Nous partageons l’opinion de Laurence Bardin dans le sens que nous considérons que la représentation stéréotypée est si intimement liée à son objet qu’elle arrive à fleur de conscience dès que cet objet nous est présenté. Le stéréotype est une sorte de pensée – réflexe qui caractérise une communauté culturelle, la première idée ou image qui nous vient à l’esprit lorsque nous y pensons, la plus commune, la plus anodine, la plus largement acceptée par la communauté où elle a cours. L’adhésion par la communauté culturelle à ce type de croyance sur le monde constitue un facteur important qui en assure la cohésion. Appartenir à un groupe, c’est accepter, assimiler ses critères de taxonomie entre autres.

Le stéréotype se matérialise le plus souvent sous la forme d’une formule linguistique toute prête ou bien sous la forme „des images dans notre tête” ayant pour rôle de symboliser, de caractériser de façon succincte et parfois imagée la communauté culturelle.

Notre avis est que, pour qu’une idée ou une image soient un stéréotype, il est nécessaire que la majorité des membres d’une culture croient sans réserve que cette idée ou cette image caractérisent tous les membres d’un groupe culturel. Ce type de croyance sous-estime les variations, la diversité qui se manifeste habituellement à l’intérieur d’un groupe culturel.

Ceux qui disent que les Japonais sont industrieux ou que les Juifs ont un esprit de clan sont donc d’accord avec un stéréotype social courant et ils le font sans plus y réfléchir avant. Or, ce que nous nous proposons d’étudier, c’est justement la réflexion, l’analyse de ces idées toutes faites, car elles sont vraisemblablement plus ou moins détachées de la réalité objective qu’elles caractérisent.

Sans aucun doute, les stéréotypes ne reflètent pas de façon objective la réalité et nous pouvons même affirmer que beaucoup d’entre eux sont le résultat de malentendus culturels, de connaissances incomplètes, ou erronées, d’une interprétation simpliste et réductrice du réel.

Nous sommes d’accord que, lorsque la communauté est tombée d’accord sur les étiquettes qu’elle va appliquer aux diverses communautés (étrangères ou non), cet étiquetage devient résistant au changement.

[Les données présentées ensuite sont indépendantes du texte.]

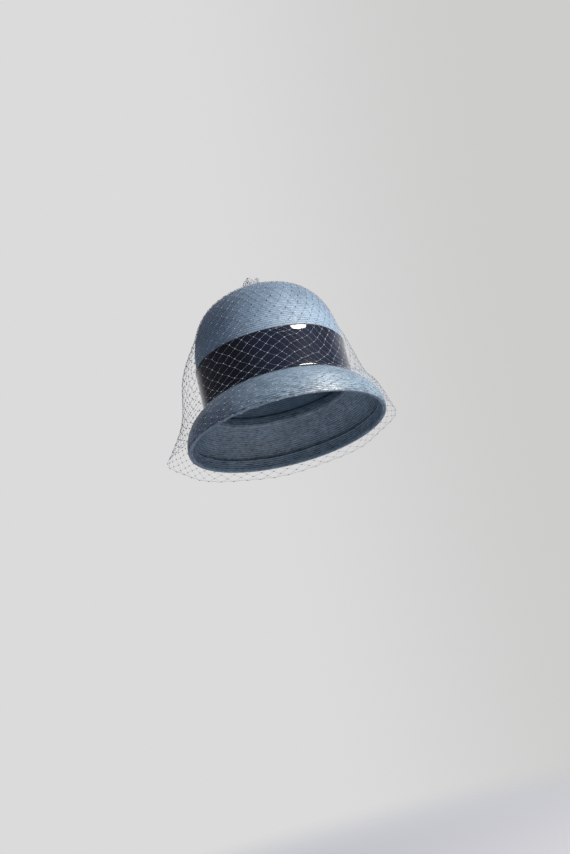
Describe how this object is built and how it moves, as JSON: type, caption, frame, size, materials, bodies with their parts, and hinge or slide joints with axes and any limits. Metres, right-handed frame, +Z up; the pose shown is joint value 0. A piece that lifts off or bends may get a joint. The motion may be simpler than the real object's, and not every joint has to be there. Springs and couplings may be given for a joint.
{
  "type": "bubble hat",
  "caption": "Woman's vintage bubble hat of sewn blue straw with a high round crown, narrow down-curled brim, glossy navy patent band and a short open net veil.",
  "frame": {"origin": "middle of the head opening, level with the crown's lower edge, where a head holds the hat", "axes": "+Z up along the crown's axis, -Y to the front of the hat, +X to the right as seen from the front"},
  "size_m": [0.2612, 0.2695, 0.2043],
  "materials": {
    "crown_straw": "fine sewn straw braid, dusty blue, soft sheen",
    "brim_straw": "fine sewn straw braid, dusty blue, soft sheen",
    "patent": "dark navy patent, mirror gloss",
    "net": "blue-grey diamond hat net, matte thread",
    "tuft_net": "blue-grey diamond hat net, gathered"
  },
  "bodies": {
    "root": {"crown": "crown_straw", "brim": "brim_straw", "hat_band": "patent", "veil": "net", "veil_tuft": "tuft_net"}
  },
  "joints": []
}
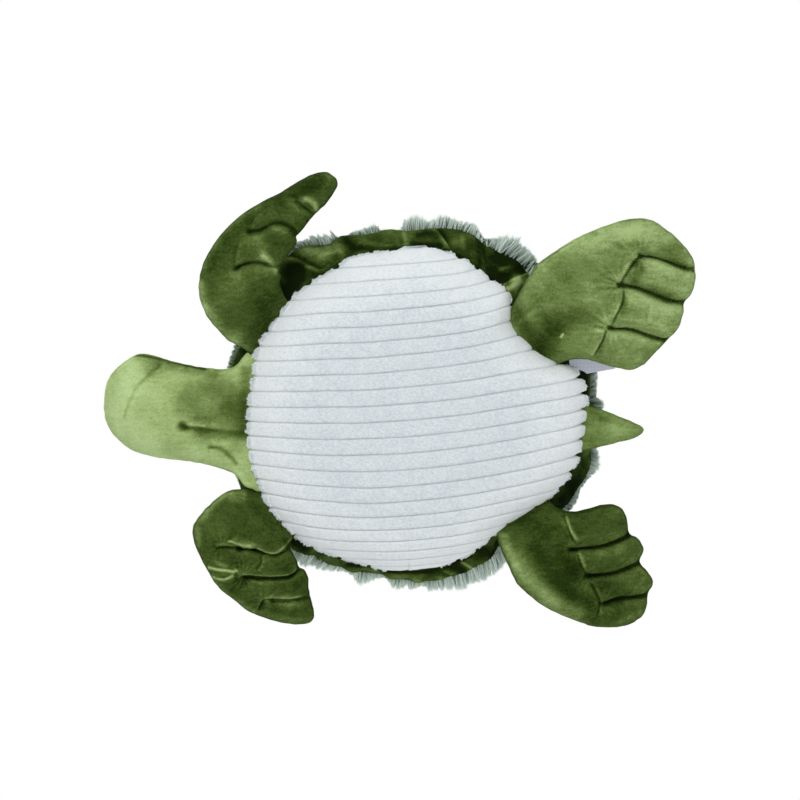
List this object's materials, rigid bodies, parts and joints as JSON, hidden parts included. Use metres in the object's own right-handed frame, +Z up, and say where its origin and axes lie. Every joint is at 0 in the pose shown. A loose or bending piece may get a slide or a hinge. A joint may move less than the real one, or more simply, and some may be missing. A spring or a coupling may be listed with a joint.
{
  "type": "weighted plush turtle",
  "caption": "Stuffed sea turtle with a bead-weighted belly, domed shell, flapping flippers, nodding head and tail.",
  "frame": {"origin": "middle of the flat of the belly, on the surface that the turtle lies on", "axes": "+Z up out of the shell, -Y towards the head, +X towards the turtle's left flippers"},
  "size_m": [0.3841, 0.4941, 0.1335],
  "materials": {
    "velour": "matte",
    "velour_light": "matte",
    "ribbed_plush": "matte",
    "long_fur": "matte",
    "stuffing": "matte",
    "cotton": "matte",
    "beads": "polished",
    "eye_black": "gloss",
    "washer": "matte",
    "label": "satin"
  },
  "bodies": {
    "body": {"belly_panel": "ribbed_plush", "brim_underside": "velour", "shell_cover": "long_fur", "body_stuffing": "stuffing", "bead_bag": "cotton", "glass_beads": "beads", "care_label": "label"},
    "head": {"head_cover": "velour_light", "head_stuffing": "stuffing", "eye_left": "eye_black", "eye_right": "eye_black", "eye_washer_left": "washer", "eye_washer_right": "washer"},
    "front_left": {"front_left_cover": "velour", "front_left_stuffing": "stuffing"},
    "front_right": {"front_right_cover": "velour", "front_right_stuffing": "stuffing"},
    "rear_left": {"rear_left_cover": "velour", "rear_left_stuffing": "stuffing"},
    "rear_right": {"rear_right_cover": "velour", "rear_right_stuffing": "stuffing"},
    "tail": {"tail_cover": "velour_light", "tail_stuffing": "stuffing"}
  },
  "joints": [
    {"name": "head_nod", "type": "hinge", "parent": "body", "child": "head", "pos_m": [-0.01214, -0.15106, 0.0255], "axis": [-0.9987, 0.0506, 0], "range_deg": [-30, 25]},
    {"name": "front_left_flap", "type": "hinge", "parent": "body", "child": "front_left", "pos_m": [0.07105, -0.12594, 0.0285], "axis": [-0.8161, -0.5779, 0], "range_deg": [-40, 35]},
    {"name": "front_right_flap", "type": "hinge", "parent": "body", "child": "front_right", "pos_m": [-0.09094, -0.12178, 0.0285], "axis": [-0.7361, 0.6769, 0], "range_deg": [-40, 35]},
    {"name": "rear_left_flap", "type": "hinge", "parent": "body", "child": "rear_left", "pos_m": [0.06288, 0.0989, 0.0285], "axis": [0.808, -0.5892, 0], "range_deg": [-40, 15]},
    {"name": "rear_right_flap", "type": "hinge", "parent": "body", "child": "rear_right", "pos_m": [-0.09303, 0.09488, 0.0285], "axis": [0.5721, 0.8202, 0], "range_deg": [-40, 30]},
    {"name": "tail_flap", "type": "hinge", "parent": "body", "child": "tail", "pos_m": [-0.01532, 0.14666, 0.0295], "axis": [1, 0, 0], "range_deg": [-35, 40]}
  ]
}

La relative stabilité de la croyance stéréotypée constitue, de même que la quasi-unanimité que présuppose son acceptation au sein d’une communauté culturelle, une des caractéristiques principales du stéréotype. Les membres de la communauté culturelle vont éviter l’information qui entre en contradiction avec cette croyance et qui en remet en question le bien-fondé.

Le stéréotype n’est quand même pas perenne. Les chercheurs ont pu enregister durant les années l’apparition, l’évolution (le changement) et, des fois, la disparition de certains stéréotypes. Ceux-ci ont donc une histoire, comme l’affirmait François Poirier dans l’étude Les stéréotypes (in CAIN, 1988, p. 38), ils évoluent avec le temps malgré la tendance manifeste du groupe culturel de les maintenir en place le plus longtemps possible.

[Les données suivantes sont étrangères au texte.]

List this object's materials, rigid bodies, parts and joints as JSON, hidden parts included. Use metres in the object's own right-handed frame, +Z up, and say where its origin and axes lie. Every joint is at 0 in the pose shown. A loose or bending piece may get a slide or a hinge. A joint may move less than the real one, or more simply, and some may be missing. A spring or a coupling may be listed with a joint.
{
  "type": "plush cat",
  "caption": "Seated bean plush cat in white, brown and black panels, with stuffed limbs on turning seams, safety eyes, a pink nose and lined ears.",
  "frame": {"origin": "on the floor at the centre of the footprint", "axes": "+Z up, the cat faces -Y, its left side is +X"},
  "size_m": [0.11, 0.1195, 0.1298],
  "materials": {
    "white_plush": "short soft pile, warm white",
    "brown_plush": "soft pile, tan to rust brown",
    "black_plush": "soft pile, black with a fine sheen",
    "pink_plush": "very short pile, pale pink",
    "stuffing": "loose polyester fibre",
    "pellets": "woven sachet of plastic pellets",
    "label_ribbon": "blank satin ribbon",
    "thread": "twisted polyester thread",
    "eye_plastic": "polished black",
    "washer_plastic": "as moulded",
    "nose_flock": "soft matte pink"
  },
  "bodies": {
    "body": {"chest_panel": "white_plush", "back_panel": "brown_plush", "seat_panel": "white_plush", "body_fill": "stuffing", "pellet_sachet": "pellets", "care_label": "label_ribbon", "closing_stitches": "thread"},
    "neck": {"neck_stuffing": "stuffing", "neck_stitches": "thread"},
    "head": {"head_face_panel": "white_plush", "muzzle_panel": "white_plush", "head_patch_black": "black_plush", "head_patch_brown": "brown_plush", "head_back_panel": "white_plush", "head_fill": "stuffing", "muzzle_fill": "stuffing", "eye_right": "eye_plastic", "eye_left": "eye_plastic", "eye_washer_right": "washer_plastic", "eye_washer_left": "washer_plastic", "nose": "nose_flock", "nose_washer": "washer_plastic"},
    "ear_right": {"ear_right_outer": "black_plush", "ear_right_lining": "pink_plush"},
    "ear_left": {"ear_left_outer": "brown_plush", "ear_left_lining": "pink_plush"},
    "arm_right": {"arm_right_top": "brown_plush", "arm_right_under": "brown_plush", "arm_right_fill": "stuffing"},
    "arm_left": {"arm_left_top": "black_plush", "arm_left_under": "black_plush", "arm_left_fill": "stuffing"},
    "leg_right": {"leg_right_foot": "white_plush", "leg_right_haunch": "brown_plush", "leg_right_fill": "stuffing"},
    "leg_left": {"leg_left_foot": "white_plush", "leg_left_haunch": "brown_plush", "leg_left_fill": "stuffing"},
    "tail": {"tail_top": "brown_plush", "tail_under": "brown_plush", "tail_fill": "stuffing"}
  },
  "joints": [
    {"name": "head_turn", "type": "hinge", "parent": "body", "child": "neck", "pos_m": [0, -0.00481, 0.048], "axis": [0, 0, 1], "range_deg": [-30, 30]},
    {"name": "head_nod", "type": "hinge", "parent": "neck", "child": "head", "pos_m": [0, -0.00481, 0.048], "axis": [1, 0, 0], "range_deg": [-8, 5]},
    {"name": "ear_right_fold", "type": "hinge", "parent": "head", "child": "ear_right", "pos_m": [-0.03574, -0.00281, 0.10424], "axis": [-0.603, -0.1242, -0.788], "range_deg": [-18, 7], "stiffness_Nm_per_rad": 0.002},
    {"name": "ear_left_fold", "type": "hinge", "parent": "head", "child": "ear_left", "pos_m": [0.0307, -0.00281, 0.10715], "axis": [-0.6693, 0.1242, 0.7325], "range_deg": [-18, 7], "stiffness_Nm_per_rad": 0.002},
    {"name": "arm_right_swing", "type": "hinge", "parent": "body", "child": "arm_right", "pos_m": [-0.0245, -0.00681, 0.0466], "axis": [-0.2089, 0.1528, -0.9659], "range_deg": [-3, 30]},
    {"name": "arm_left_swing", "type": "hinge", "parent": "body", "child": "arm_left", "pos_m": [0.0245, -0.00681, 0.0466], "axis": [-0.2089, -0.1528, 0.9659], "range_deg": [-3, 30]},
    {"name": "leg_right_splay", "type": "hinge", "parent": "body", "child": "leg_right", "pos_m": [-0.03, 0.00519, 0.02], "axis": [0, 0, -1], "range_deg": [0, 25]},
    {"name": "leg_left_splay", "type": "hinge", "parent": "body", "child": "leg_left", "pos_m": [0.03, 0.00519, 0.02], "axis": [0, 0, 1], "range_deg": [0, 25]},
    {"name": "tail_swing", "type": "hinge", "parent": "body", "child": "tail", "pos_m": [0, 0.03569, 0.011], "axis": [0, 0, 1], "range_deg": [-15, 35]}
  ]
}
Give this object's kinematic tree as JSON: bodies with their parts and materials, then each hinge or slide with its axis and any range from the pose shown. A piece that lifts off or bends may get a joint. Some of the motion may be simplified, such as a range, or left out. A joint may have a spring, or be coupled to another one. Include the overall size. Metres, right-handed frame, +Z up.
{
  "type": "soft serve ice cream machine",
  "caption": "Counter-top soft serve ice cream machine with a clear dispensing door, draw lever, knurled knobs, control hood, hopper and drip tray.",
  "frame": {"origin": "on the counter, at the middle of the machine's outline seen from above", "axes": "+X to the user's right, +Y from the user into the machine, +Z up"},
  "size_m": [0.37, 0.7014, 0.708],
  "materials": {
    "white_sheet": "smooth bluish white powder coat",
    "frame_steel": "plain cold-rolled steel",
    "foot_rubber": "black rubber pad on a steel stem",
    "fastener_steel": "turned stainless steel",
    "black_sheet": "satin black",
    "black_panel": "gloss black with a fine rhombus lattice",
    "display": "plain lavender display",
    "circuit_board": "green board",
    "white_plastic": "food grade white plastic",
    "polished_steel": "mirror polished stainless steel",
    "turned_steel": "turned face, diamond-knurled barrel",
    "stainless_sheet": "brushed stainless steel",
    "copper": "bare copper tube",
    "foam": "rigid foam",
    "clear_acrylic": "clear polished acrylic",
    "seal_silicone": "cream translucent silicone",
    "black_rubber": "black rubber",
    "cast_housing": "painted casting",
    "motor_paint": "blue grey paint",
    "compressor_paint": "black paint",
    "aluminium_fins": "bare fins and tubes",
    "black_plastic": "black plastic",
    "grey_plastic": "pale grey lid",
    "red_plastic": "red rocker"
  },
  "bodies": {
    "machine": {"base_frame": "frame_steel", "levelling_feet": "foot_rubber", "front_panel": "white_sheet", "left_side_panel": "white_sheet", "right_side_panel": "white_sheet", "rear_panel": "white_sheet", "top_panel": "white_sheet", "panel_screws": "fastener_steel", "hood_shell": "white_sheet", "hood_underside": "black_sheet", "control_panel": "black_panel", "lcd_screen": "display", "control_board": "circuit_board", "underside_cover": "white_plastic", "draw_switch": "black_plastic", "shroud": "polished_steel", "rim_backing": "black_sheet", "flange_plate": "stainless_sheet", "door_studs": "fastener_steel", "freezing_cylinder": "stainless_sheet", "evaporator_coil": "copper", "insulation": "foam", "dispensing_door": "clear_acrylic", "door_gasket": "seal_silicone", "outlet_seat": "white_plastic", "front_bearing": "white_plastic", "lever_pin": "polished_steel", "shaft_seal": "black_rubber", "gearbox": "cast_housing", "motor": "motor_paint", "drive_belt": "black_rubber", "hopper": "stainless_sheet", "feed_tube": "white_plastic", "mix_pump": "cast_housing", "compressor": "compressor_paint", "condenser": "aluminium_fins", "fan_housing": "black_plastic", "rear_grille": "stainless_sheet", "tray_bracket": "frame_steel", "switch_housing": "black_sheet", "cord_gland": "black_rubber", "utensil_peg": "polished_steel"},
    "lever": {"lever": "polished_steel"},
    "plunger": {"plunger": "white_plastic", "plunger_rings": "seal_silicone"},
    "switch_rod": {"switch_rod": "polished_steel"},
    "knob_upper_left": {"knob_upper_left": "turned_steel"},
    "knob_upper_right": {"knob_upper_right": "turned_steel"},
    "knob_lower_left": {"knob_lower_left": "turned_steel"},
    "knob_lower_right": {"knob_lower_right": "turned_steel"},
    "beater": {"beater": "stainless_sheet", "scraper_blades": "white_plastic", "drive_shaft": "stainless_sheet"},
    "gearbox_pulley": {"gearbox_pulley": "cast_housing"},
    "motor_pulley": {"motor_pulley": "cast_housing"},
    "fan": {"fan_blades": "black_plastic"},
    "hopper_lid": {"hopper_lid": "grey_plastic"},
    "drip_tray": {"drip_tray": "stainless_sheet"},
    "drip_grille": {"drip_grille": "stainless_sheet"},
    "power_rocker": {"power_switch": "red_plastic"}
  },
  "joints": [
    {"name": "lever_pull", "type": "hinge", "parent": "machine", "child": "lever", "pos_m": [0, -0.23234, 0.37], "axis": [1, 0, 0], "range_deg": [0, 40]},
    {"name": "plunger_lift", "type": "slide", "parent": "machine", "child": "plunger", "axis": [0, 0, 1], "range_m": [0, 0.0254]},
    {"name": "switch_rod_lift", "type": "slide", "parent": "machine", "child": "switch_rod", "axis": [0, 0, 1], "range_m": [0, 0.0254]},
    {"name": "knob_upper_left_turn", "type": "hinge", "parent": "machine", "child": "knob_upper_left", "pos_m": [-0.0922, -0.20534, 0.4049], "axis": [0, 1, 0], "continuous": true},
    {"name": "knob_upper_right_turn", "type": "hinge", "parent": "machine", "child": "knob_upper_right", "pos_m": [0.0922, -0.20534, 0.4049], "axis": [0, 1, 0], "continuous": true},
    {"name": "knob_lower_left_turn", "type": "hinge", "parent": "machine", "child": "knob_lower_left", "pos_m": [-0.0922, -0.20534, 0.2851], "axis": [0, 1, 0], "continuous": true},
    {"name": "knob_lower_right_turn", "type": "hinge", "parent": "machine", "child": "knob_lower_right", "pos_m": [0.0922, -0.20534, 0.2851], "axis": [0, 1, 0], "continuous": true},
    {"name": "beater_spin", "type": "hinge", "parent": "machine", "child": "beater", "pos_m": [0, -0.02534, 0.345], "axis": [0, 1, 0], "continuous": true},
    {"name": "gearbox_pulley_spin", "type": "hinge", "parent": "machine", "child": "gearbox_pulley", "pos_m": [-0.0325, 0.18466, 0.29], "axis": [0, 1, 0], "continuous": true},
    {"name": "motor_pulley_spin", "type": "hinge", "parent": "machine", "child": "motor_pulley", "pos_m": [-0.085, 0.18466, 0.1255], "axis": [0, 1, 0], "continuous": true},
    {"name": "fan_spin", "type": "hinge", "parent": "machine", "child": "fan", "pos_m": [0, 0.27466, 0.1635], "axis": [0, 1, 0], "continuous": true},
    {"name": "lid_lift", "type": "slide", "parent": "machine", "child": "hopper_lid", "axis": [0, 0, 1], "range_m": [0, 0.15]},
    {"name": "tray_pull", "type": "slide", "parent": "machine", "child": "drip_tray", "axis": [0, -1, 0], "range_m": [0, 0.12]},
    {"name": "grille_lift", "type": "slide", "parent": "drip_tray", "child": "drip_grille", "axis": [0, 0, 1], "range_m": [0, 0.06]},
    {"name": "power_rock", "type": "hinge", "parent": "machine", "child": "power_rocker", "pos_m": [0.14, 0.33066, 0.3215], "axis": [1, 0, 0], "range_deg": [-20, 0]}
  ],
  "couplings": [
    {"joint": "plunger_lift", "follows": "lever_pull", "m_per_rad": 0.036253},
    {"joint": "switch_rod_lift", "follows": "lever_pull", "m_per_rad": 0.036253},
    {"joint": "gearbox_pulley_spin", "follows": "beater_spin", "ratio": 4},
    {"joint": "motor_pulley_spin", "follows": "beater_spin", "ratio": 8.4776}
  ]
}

Comme de nombreux chercheurs l’ont affirmé, (parmi ceux-ci BARDIN, 1980, p. 51) la constitution du stéréotype est liée sourtout à un principe d’économie en ce qui concerne la perception de la réalité. Nous ne pouvons pas tout connaître, tout voir, mais nous acquérons au sein de notre culture des stéréotypes. Ceux-ci nous fournissent un maximum d’informations sur le monde à un „coût” minimal – nous ne devons plus y réfléchir et l’effort qu’il nous faut faire pour les retenir n’est guère considérable.

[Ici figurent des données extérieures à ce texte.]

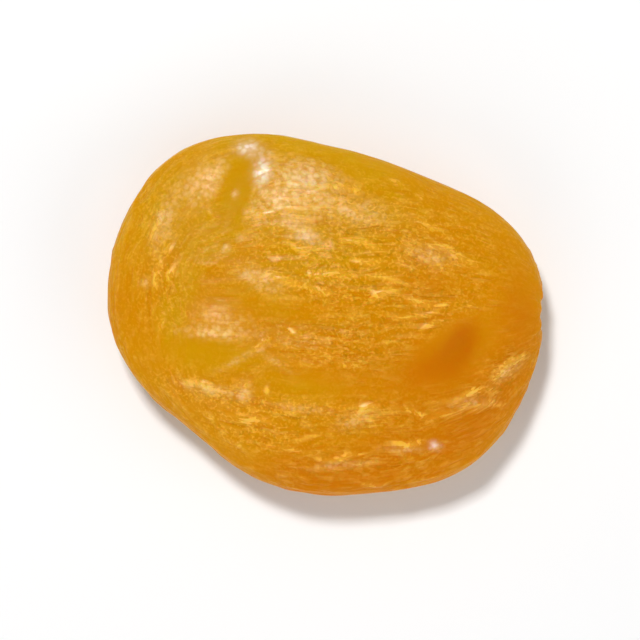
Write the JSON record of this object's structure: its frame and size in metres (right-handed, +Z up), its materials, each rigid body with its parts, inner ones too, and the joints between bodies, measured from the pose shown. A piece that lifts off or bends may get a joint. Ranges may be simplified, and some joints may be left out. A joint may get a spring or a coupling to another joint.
{
  "type": "dried apricot",
  "caption": "Whole dried apricot, stoned and dried flat: an oval amber fruit with a wrinkled skin, a dimple near the stem end and a smooth rounded rim.",
  "frame": {"origin": "centre of the bounding box at the bottom, on the flat spot that the fruit lies on", "axes": "+X along the longest way across the fruit, +Y across it in the lying plane, +Z up through its thickness; the stem end is on the rim towards +X and +Y"},
  "size_m": [0.044, 0.0344, 0.0128],
  "materials": {
    "flesh": "amber, slightly translucent, waxy and wrinkled, semi-gloss"
  },
  "bodies": {
    "root": {"apricot": "flesh"}
  },
  "joints": []
}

Les individus éprouvent le besoin de percevoir le réel comme étant structuré, sa diversité ne peut pas être appréhendée et ils doivent donc recourir à des simplifications, à des généralisations, à des catégorisations – à des stéréotypes. Leur extrême simplicité et leur haut degré de généralisation les rendent fortement opérationnels. Le terme de stéréotype est, comme nous l’avons déjà affirmé, originaire de l’imprimerie et signifie „quelque chose que l’on peut reproduire”. Nous pouvons donc considérer que le stéréotype est un vrai „prêt-à-penser”, une formule très restrictive qui rend tout très assimilable.

La définition du stéréotype étant, à notre avis, la plus appropriée à notre étude est celle de R. Preisweck et D. Perrot. Le stéréotype est, selon les deux auteurs, „un ensemble de traits censés caractériser ou typifier un groupe, dans son aspect physique et mental et dans son comportement” (PREISWERK et PERROT, 1975, pp. 237-238). Nous devrions ajouter que cet „ensemble de traits” est élaboré par un groupe culturel à la suite d’au moins deux opérations essentielles : la simplification et la généralisation.

Le stéréotype peut caractériser aussi bien une communauté nationale à laquelle on n’appartient pas – le hétérostéréotype – que celle dont on est membre – l’autostéréotype. Les stéréotypes relatifs à son propre groupe culturel sont habituellement complexes et très nuancés. Au contraire, le manque de contact avec les membres d’un autre groupe culturel peut engendrer des stéréotypes très simplifiés.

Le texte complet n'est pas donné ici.